* **The problem**
Starting at the line that contains "What OpenSCAD source", copy every line down to the line that contains "sack faces -y.", inclusive, exactly as it stands. Omit all other lines.

[BEGIN Data shown]

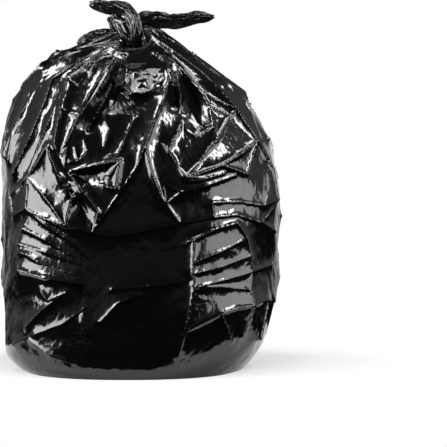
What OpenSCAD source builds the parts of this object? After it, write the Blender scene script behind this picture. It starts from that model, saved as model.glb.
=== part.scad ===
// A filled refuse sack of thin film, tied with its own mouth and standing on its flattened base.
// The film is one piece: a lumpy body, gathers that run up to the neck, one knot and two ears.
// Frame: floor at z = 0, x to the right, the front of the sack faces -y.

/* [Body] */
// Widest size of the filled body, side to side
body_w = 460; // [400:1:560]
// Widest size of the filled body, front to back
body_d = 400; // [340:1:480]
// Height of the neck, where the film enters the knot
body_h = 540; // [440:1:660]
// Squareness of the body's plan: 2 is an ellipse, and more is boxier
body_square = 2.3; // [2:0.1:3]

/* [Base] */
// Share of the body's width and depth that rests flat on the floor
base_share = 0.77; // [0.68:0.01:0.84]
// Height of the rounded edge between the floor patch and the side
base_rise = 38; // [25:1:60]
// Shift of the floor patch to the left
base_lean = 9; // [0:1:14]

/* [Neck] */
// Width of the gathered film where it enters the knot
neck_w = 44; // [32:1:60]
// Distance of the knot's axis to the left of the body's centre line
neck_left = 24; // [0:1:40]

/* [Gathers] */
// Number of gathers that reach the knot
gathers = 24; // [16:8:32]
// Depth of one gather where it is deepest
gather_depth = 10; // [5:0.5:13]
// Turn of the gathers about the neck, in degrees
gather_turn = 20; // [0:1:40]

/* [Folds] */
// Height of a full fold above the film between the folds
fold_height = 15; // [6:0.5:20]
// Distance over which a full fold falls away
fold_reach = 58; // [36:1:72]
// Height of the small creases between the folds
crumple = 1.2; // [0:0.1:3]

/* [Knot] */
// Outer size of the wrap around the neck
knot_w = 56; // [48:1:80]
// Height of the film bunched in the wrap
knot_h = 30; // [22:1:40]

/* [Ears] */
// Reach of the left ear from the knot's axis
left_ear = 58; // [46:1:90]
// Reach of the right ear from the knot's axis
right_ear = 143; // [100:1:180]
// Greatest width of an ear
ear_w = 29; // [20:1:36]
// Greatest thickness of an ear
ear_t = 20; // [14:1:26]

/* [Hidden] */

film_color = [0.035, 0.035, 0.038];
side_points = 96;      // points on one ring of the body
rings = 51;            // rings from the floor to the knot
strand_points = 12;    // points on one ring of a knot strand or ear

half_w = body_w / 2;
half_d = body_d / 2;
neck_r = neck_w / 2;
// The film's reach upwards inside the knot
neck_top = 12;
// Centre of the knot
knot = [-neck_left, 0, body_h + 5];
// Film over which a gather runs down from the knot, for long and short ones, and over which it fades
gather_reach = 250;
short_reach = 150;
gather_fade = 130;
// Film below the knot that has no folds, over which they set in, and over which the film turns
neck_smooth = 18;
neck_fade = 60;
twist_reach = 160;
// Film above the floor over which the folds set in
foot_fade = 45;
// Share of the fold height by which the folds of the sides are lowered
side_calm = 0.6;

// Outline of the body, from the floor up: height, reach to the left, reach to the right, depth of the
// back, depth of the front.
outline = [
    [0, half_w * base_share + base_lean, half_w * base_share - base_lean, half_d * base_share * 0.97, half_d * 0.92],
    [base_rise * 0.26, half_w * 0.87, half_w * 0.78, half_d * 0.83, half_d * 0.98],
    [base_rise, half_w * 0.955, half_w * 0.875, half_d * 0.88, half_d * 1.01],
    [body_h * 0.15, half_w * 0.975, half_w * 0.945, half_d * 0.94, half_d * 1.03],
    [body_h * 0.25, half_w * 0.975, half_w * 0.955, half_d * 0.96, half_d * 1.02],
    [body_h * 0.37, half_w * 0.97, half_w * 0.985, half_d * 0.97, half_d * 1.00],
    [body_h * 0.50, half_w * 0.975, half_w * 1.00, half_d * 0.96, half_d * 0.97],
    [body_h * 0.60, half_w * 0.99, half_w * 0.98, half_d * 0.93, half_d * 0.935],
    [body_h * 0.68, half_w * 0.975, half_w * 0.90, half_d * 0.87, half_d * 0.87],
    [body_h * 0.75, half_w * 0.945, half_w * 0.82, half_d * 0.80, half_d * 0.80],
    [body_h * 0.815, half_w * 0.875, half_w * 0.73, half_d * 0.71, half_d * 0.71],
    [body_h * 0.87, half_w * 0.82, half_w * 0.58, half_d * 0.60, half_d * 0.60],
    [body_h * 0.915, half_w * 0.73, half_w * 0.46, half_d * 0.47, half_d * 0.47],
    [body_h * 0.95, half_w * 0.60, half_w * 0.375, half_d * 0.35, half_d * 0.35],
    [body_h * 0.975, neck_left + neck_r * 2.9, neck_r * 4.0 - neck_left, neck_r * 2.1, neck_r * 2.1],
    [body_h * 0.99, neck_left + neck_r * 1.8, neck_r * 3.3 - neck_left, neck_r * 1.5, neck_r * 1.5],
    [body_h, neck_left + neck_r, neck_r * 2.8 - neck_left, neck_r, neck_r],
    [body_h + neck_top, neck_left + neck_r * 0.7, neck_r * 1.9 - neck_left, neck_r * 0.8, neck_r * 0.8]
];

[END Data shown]
[BEGIN Data shown]

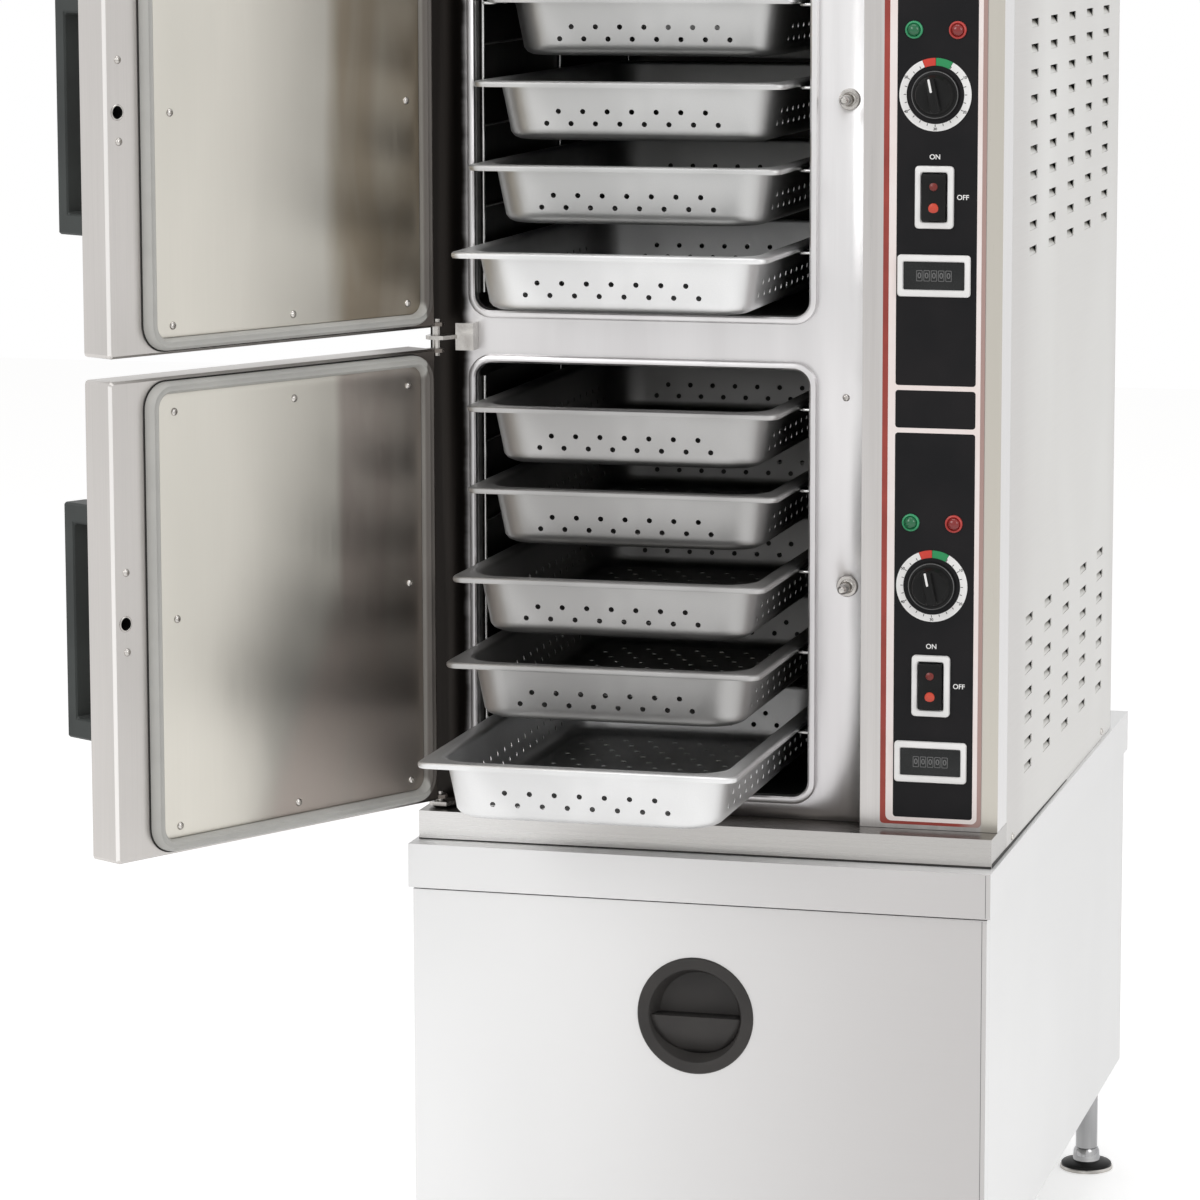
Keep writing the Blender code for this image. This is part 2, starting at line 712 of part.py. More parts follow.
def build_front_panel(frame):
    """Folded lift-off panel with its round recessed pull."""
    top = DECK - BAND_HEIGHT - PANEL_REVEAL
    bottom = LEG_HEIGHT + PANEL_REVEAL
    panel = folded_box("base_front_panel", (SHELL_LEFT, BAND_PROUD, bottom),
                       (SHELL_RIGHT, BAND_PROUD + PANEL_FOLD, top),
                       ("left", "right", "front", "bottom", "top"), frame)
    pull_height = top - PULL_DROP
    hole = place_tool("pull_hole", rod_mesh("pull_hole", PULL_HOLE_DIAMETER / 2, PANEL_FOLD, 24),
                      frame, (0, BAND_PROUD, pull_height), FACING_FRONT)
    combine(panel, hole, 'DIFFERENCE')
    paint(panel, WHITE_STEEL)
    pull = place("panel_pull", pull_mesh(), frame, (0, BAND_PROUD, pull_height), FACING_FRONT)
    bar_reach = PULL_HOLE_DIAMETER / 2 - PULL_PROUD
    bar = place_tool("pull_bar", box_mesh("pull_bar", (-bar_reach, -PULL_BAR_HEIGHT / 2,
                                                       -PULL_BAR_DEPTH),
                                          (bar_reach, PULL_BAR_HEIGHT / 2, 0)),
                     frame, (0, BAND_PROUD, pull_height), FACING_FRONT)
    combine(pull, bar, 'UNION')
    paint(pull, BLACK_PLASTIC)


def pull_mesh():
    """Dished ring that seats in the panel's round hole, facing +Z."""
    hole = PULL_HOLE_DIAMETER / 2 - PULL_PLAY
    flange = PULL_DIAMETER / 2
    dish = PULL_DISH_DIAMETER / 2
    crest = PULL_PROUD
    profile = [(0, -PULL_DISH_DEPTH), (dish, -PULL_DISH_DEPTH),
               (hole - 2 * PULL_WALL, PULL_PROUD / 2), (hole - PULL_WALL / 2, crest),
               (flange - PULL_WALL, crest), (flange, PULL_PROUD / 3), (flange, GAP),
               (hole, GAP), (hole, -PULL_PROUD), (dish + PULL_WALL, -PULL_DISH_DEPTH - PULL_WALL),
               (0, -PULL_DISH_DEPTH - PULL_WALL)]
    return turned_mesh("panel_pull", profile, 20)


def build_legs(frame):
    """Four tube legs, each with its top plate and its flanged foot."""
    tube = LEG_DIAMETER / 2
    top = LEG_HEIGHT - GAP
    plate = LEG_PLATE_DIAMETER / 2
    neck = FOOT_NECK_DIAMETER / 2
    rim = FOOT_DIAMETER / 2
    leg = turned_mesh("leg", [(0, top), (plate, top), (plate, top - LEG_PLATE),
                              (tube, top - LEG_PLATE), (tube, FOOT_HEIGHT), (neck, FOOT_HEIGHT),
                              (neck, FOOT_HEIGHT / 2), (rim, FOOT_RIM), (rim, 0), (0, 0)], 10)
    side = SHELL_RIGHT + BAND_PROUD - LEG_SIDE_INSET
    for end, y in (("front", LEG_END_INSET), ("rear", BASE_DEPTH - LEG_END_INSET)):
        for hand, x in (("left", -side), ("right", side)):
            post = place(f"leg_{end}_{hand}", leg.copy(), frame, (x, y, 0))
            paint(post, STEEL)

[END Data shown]

* **In response**
What OpenSCAD source builds the parts of this object? After it, write the Blender scene script behind this picture. It starts from that model, saved as model.glb.
=== part.scad ===
// A filled refuse sack of thin film, tied with its own mouth and standing on its flattened base.
// The film is one piece: a lumpy body, gathers that run up to the neck, one knot and two ears.
// Frame: floor at z = 0, x to the right, the front of the sack faces -y.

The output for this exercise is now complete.